‘Adrift’ Director Baltasar Kormakur on Casting Shailene Woodley, Shooting Surrounded by Sharks

Baltasar Kormakur has taken on epics like “Everest,” an action-comedy in “Two Guns” and an atmospheric Icelandic TV drama series with “Trapped.” The director-producer-writer is often drawn to tales of extreme elements and survival. Starring Shailene Woodley and Sam Claifin in the true story of a couple who faces tragedy on the ocean, “Adrift” open June 1.

Why are you so drawn to stories about the sea?

I’m Pisces, my sign is water. I was a competitive sailor as a kid and I was drawn to the sea. This was my first story about about sailing. Iceland is surrounded by water, so it’s part of my life.

What is it about tales of survival that attracts you?

It’s very raw and visceral, coming from a country where nature and the weather are a constant. When people face these elements, the person behind the person comes out — the mask comes off.

What appealed to you about the book the movie is based on?

It was one of the first scripts I’ve seen that’s a woman against nature.

Were there any scary moments during filming?

Kind of every day! Filming in Fiji, at one point we were surrounded by 50 bull sharks. I tried to make it safe, but it’s easy to get it wrong under those conditions. It was 12 to 14 hours a day in the water.

What made you think Shailene Woodley was the right choice to star?

I loved her performance in “The Descendants.” There’s something earthy about Shailene, she’s a free spirit, a nature-loving girl. Her emotions were authentic, and she’s very strong in the water. She did her own stunts in the water and under the sailboat.

Why do you switch back and forth between working in Hollywood and Iceland?

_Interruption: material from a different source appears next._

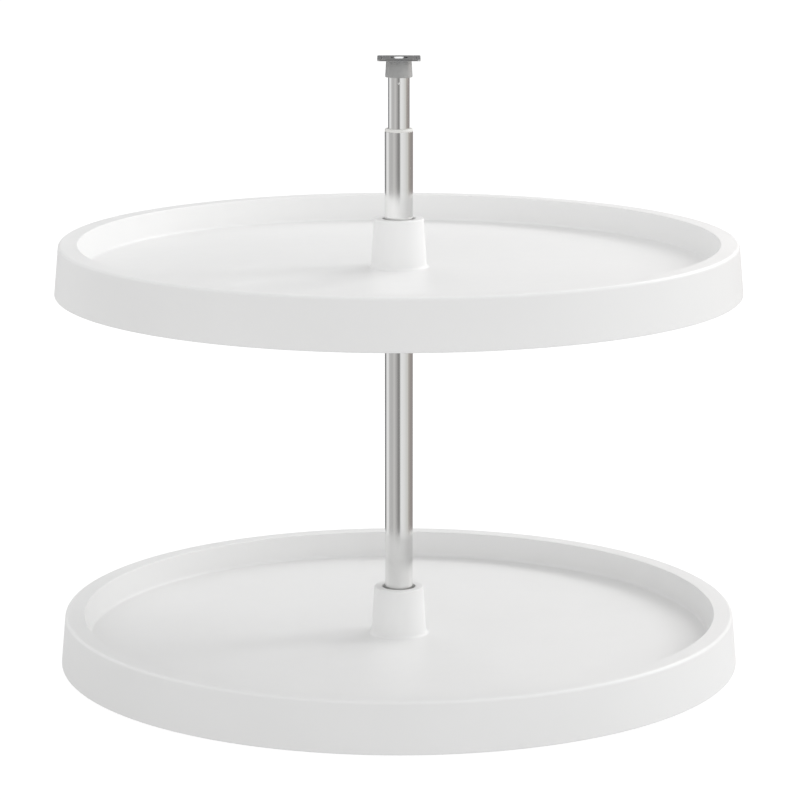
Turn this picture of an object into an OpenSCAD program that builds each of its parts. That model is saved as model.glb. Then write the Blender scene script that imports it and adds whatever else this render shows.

Hollywood is a great opportunity to play on a bigger stage, with a bigger budget. But Iceland lets me create something as part of a community — I opened a studio there — and gives it more of a meaning.

When will we see Season 2 of “Trapped”? 

Early next year. It has sold out around the world.

What’s the biggest difference between working in film and TV for you?

The way it’s evolved is that most people are just making films for television. It gives you more range for the characters, they don’t have to be instantly empathetic, you don’t have to get everyone (in the theaters) in the first weekend. TV is like slow cooking, it allows you to take your time. But I love films.